KOYO熱錬の人

技術者インタビュー

工場長 / 坂本 敏彦

会社での経歴とお仕事について教えてください。

入社30年になります。入社した頃、会社は建設機械や工作機械部品の熱処理加工をしていましたが、その頃から自動車のエンジンに使用される基幹部品の分野にも参入しました。私もこの分野の仕事をさせてもらいながら先輩からいろいろなことを学びました。炉に入れる前の部品の並べ方ひとつで仕上がりが変わること、最適な品質を得るための炉の温度や加熱時間、安定して高い品質にするための設備機器の使い方など、基礎的な技術からプロとしての考え方まで幅広く教わりました。失敗をするたびになぜそうなるのかを教えてもらううちに、得意先の要求に応えるためにはどうすればよいかを自分で考えて実現できるようになりました。

そしてISOなどの認証取得にも関わることができ、現在では航空機メーカーの仕事も任されるようになりました。この分野の仕事では加工した部品の品質は当然のこと、その品質を維持するための管理体制など、一段と厳しい要求をされるようになりました。このような要求に応える高い技術や知識を身につけることができたのも、若い時からいろいろな経験をするなかで、先輩から熱いご指導をいただいたおかげだと思います。

どのような時にやりがいを感じますか。

自動車や飛行機などの中核部品を扱うということは人の安全にかかわる重要な仕事です。
小さな部品ひとつを熱処理するのにもいろいろなことに気を配る必要がありますし、管理すべき内容も多岐にわたります。世界レベルのトップメーカーに採用される技術をもつKOYO熱錬は、海外企業から受注をするなどお客様もグローバル化しています。世界に認められる会社で、熱処理加工のプロフェショナルでありスペシャリストであるという誇りをもって仕事に取り組めることが私のやりがいとなっています。

社内教育の特徴や若手を育てるために心がけていらっしゃることは何ですか。

社員教育というわけではありませんが、KOYOでは社員全員で毎日清掃を行っています。きれいで整理・整頓が行き届いた職場環境を自らが作ることで、職人的な精神の基礎を身につけることができると考えています。新しい設備や機械を導入して、いくら品質の良いものが作れるようになるからといって、それを使う人間がとことんまで品質にこだわらなければ、不良品なしで精度の高い製品をお客様に納品することはできません。きれいな職場は社員の精神性の現れであり、その環境で製品が作られるから品質の高さを維持できると思います。

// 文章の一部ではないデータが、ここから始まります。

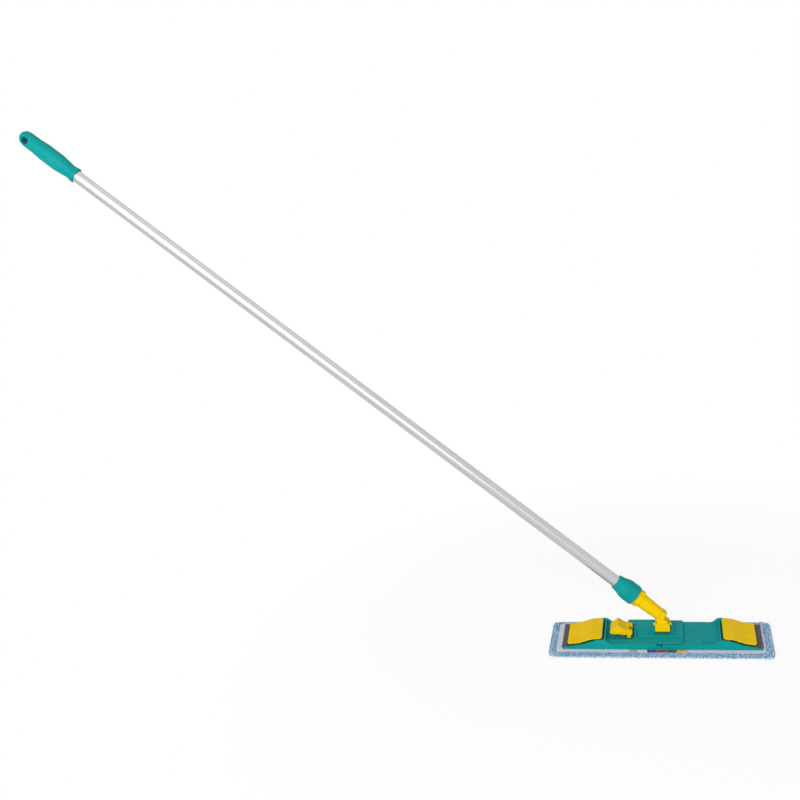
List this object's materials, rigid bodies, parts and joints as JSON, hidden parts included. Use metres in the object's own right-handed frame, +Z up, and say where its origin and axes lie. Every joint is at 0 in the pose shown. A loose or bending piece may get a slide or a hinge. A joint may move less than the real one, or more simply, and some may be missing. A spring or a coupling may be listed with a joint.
{
  "type": "flat mop",
  "caption": "Folding flat mop with a microfibre pad, foot pedal, sprung end clamps, a two-axis swivel joint and a long aluminium handle with a hanging grip.",
  "frame": {"origin": "on the floor under the hinge frame's middle, 2 mm from the middle of the mop's sole", "axes": "+X along the mop to the side away from the leaning handle, +Y to the mop's back edge, +Z up"},
  "size_m": [1.3934, 0.13, 1.1236],
  "materials": {
    "anodised_tube": "satin anodised",
    "teal_plastic": "moulded, fine satin grain",
    "yellow_plastic": "moulded, satin",
    "dark_plastic": "moulded",
    "bright_steel": "drawn wire",
    "spring_steel": "rolled strip",
    "microfibre_pile": "looped microfibre",
    "backing_cloth": "knitted backing",
    "flap_cloth": "woven reinforced flap",
    "tag_cloth": "woven ribbon tags"
  },
  "bodies": {
    "handle": {"handle_tube": "anodised_tube", "hand_grip": "teal_plastic", "joint_arm": "yellow_plastic"},
    "lock_nut": {"lock_nut": "teal_plastic"},
    "yoke": {"yoke": "yellow_plastic", "arm_pin": "bright_steel"},
    "frame_left": {"frame_left": "teal_plastic", "hinge_pins": "bright_steel", "pedal_pin": "bright_steel", "pedal_spring": "spring_steel", "clamp_pin_left": "bright_steel", "clamp_spring_left": "spring_steel", "mop_pile_left": "microfibre_pile", "mop_pile_middle": "microfibre_pile", "mop_backing_left": "backing_cloth", "mop_backing_middle": "backing_cloth", "mop_flap_left": "flap_cloth", "colour_tags": "tag_cloth"},
    "foot_pedal": {"foot_pedal": "yellow_plastic"},
    "release_rod": {"release_rod": "dark_plastic"},
    "clamp_left": {"clamp_plate_left": "yellow_plastic"},
    "frame_right": {"frame_right": "teal_plastic", "clamp_pin_right": "bright_steel", "clamp_spring_right": "spring_steel", "mop_pile_right": "microfibre_pile", "mop_backing_right": "backing_cloth", "mop_flap_right": "flap_cloth"},
    "clamp_right": {"clamp_plate_right": "yellow_plastic"}
  },
  "joints": [
    {"name": "nut_turn", "type": "hinge", "parent": "handle", "child": "lock_nut", "pos_m": [0.01345, 0, 0.05119], "axis": [-0.7443, 0, 0.6678], "range_deg": [0, 270]},
    {"name": "side_tilt", "type": "hinge", "parent": "handle", "child": "yoke", "pos_m": [0.0061, 0, 0.043], "axis": [0, 1, 0], "range_deg": [-58, 18]},
    {"name": "front_tilt", "type": "hinge", "parent": "yoke", "child": "frame_left", "pos_m": [0.0061, 0, 0.0395], "axis": [1, 0, 0], "range_deg": [-75, 75]},
    {"name": "fold", "type": "hinge", "parent": "frame_left", "child": "frame_right", "pos_m": [-0.001, 0, 0.0136], "axis": [0, 1, 0], "range_deg": [0, 95], "deforming": ["mop_pile_middle", "mop_backing_middle", "colour_tags"]},
    {"name": "pedal_press", "type": "hinge", "parent": "frame_left", "child": "foot_pedal", "pos_m": [-0.06, 0, 0.0222], "axis": [0, 1, 0], "range_deg": [-10, 0], "stiffness_Nm_per_rad": 1.5, "springref_deg": 8.59, "deforming": ["pedal_spring"]},
    {"name": "rod_slide", "type": "slide", "parent": "frame_left", "child": "release_rod", "axis": [1, 0, 0], "range_m": [0, 0.0013]},
    {"name": "clamp_left_press", "type": "hinge", "parent": "frame_left", "child": "clamp_left", "pos_m": [-0.1495, 0, 0.0156], "axis": [0, 1, 0], "range_deg": [0, 7], "stiffness_Nm_per_rad": 1.5, "springref_deg": -11.46, "deforming": ["clamp_spring_left"]},
    {"name": "clamp_right_press", "type": "hinge", "parent": "frame_right", "child": "clamp_right", "pos_m": [0.1515, 0, 0.0156], "axis": [0, 1, 0], "range_deg": [-7, 0], "stiffness_Nm_per_rad": 1.5, "springref_deg": 11.46, "deforming": ["clamp_spring_right"]}
  ],
  "couplings": [
    {"joint": "rod_slide", "follows": "pedal_press", "m_per_rad": -0.0071}
  ]
}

熱処理作業そのものは現場で行われますが、その作業の裏付けとなる理論を習得することが大切です。例えば、「こういう時にはこうしなさい」と先輩から教わったとしましょう。そのやり方は何度か経験することで身につきます。一方、そういった技術やノウハウがその作業工程においてどのような意味を持ち、どういった効果があるかを知ることが大切です。昔から技術者や職人の世界では『見て覚えろ』とか『技は盗むものだ』と言われてきました。自分が教える立場になってわかるのですが、実際、自分の技術を言葉にして後輩に伝えることは本当に難しいと感じます。しかし、会社である以上、社員の技術レベルを高めるために高度な技術やノウハウを伝えることが必要となってきます。定期的に勉強会を催し、学びの場を提供することもそのひとつです。

また、最近では京都の国立大学との共同研究を始めました。それは『暗黙知』を定量的にとらえ記号化や言語化する研究です。どういうことかといいますと、熟練の職人にその技がなぜできるかを聞いても、本人が言葉で表現して他人に伝えることはとても難しいことです。そのような知識やノウハウは『暗黙知』と言われます。私たちが研究しようとしているのは、『暗黙知』といわれる言葉にできないような高いレベルの技術やノウハウを数値のような測ることのできるものに置き換えようとする試みです。個人の高度なノウハウが『見える化』できるようになれば、会社全体の技術レベルの向上に貢献でき、それが企業の発展につながります。

いま、工場長として私が一番うれしいのは、経験を積んだ熟練者の技術や知識が若い後輩たちに伝わり、育っていると感じるときです。KOYOではすべての社員が厚生労働省の「熱処理技能検定」の技能士資格をもっていますが、その資格をもっていることに満足せず、さらに上級の資格を目指いて欲しい、そのために私も後輩たちと共に学び、育っていきたいと思います。